Mit dem über die Elite-Bonds beschafften Geld könnten dann, so die bisher dargelegten Vorstellungen, eben auch im Absturz begriffene Länder unter die Arme gegriffen werden, wenn die dafür noch strengeren Auflagen akzeptieren. Sie müssten ihre Staatsfinanzen von einer übergeordneten Behörde auf europäischer Ebene überprüfen. Das könnte die Finanzagentur des Bundes in Frankfurt sein, womit Deutschland weitere Kompetenzen an sich ziehen würde.
Dass der Bericht eine reale Basis haben könnte, zeigt sich auch daran, dass die französische Handschrift in Bezug auf die Europäische Zentralbank (EZB) deutlich wird. War eigentlich geplant, dass die EZB die umstrittenen Aufkäufe von Staatsanleihen angeschlagener Länder zurückfährt oder aufgibt, sollten die Elite-Länder nach dem Vorschlag von der EZB bevorzugt werden, weil sie sich ja bereit zeigten, ihr Staatschuldenproblem zügig zu beseitigen. Das gelte dann wohl auch für die Länder, die sich noch strengeren Auflagen unterwerfen. Die solle weiter Staatsanleihen von diesen Ländern kaufen, um deren Zinslast niedriger zu halten.

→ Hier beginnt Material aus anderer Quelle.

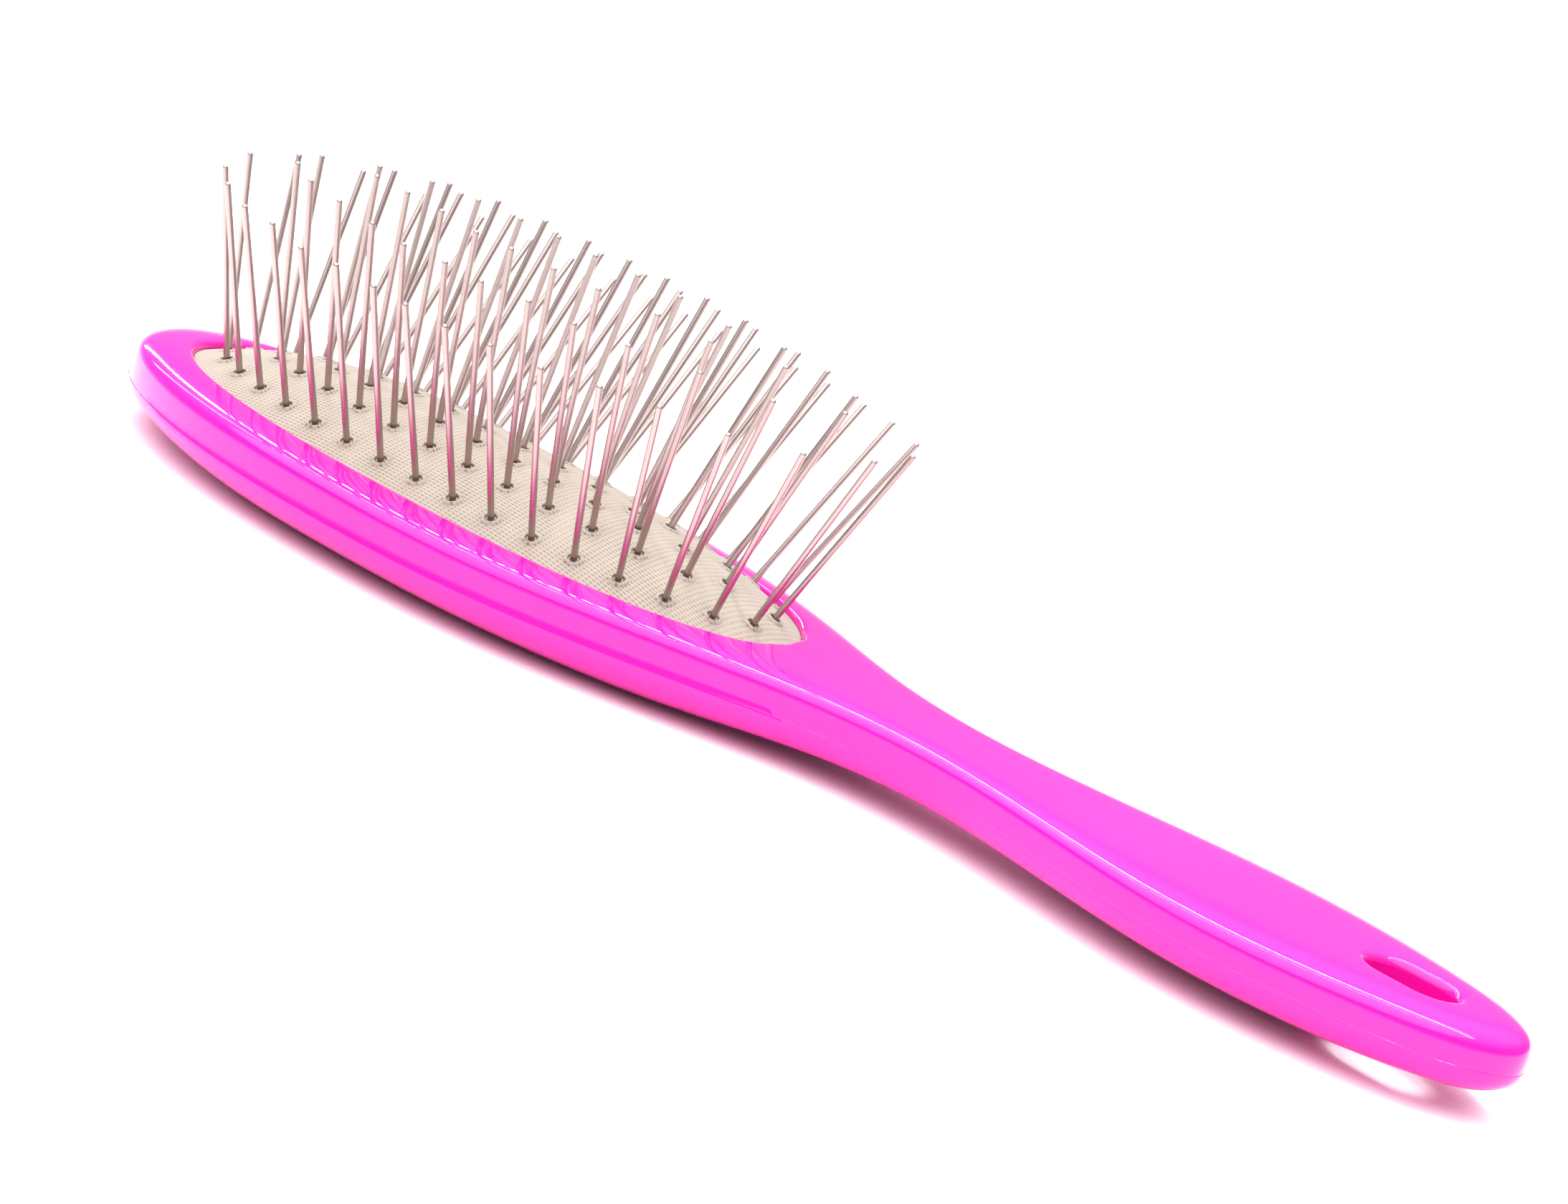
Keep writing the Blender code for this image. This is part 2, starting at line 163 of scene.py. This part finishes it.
# --- camera: place, direction, roll (degrees), and focal length and sensor (both in millimetres) --
CAMERA_PLACE_M, CAMERA_DIRECTION = (0.2304, -0.3809, 0.1279), (-0.5021, 0.8301, -0.2424)
CAMERA_ROLL, LENS, SENSOR = 19.18, 82.3, 36.0


# ------------------------------------------------------------------------------------------------
# Curves
# ------------------------------------------------------------------------------------------------
def spline_slopes(knots, values, closed):
    """Second derivatives of the cubic spline through values at the knots."""
    n = len(values)
    step = np.diff(knots)
    system, right = np.eye(n), np.zeros(np.shape(values))
    for i in range(n) if closed else range(1, n - 1):
        before, after = step[i - 1], step[i]
        nxt = (i + 1) % n
        system[i] = 0.0
        system[i, i - 1] += before
        system[i, i] += 2 * (before + after)
        system[i, nxt] += after
        right[i] = 6 * ((values[nxt] - values[i]) / after - (values[i] - values[i - 1]) / before)
    return np.linalg.solve(system, right)


def spline_piece(t, step, start, end, bend_start, bend_end):
    """The stretch of a cubic spline between two of its points."""
    left = step - t
    return (
        bend_start * left**3 / (6 * step)
        + bend_end * t**3 / (6 * step)
        + (start / step - bend_start * step / 6) * left
        + (end / step - bend_end * step / 6) * t
    )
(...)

Man muss sich nur fragen, ob es sich hierbei nicht sofort um eine Totgeburt handelt. Schließlich könnte Frankreich schon sehr bald nicht mehr zum Klub der Staaten gehören, die noch die Bestnote erhalten. Dazu ist Paris wahrlich nicht das Land, das sich an bisherige Stabilitätskriterien hält. Von der bisherigen Verschuldungsgrenze von 60% der jährlichen Wirtschaftsleistung ist das Land weit entfernt. Schon Ende 2010 lag sie bei 82,3%.
Es ist zudem mehr als fraglich, ob das Land auch nur das gesetzte Defizitziel im laufenden Jahr erfüllen wird. Eigentlich sollte Paris es 2011 auf 5,7% senken. Dass das Land 2013 wieder unter der Maastricht-Grenze von 3% kommt, ist deshalb eher ein frommer Wunsch. Sarkozy verspricht gerne viel, dabei kann er zu Hause seine Rezepte selbst nicht umsetzen. Das gilt auch für die Schuldenbremse, die er kaum noch vor den Wahlen 2012 wie gefordert in der Verfassung verankern kann.